Distributions from grandparent-owned 529 plans no longer impact federal financial aid eligibility for the 2024-2025 academic year and beyond, as they are not reported on the FAFSA. However, some private colleges using the CSS Profile may still consider these funds when awarding institutional aid. While Roth IRAs are not counted as assets on the FAFSA, withdrawals from these accounts are considered untaxed income in the year they are taken, which can potentially affect financial aid eligibility in subsequent application cycles.
Regarding tax implications, 529 plans offer tax-free growth and withdrawals when used for qualified education expenses. Similarly, Coverdell ESAs provide tax-free growth and withdrawals for qualified expenses. For Roth IRAs, contributions can always be withdrawn tax-free. Earnings are tax-free if the account is held for at least five years and the owner is 59½ or older, or if used for qualified education expenses, though the earnings portion may be taxable if the five-year rule is not met.

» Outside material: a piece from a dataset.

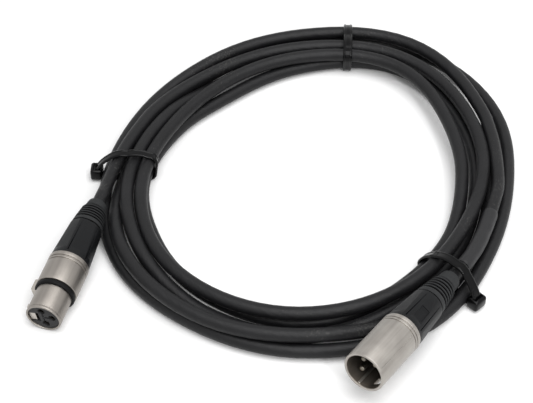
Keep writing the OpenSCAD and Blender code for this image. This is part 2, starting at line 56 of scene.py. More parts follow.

Direct charitable contributions to colleges may offer tax deductions for individuals who itemize deductions. Cash contributions to public charities are deductible up to 60% of an individual’s adjusted gross income (AGI), while non-cash contributions typically have limits of 50% or 30% of AGI, depending on the asset and the type of organization. For donations of $250 or more, a written acknowledgment from the organization is required to substantiate the deduction.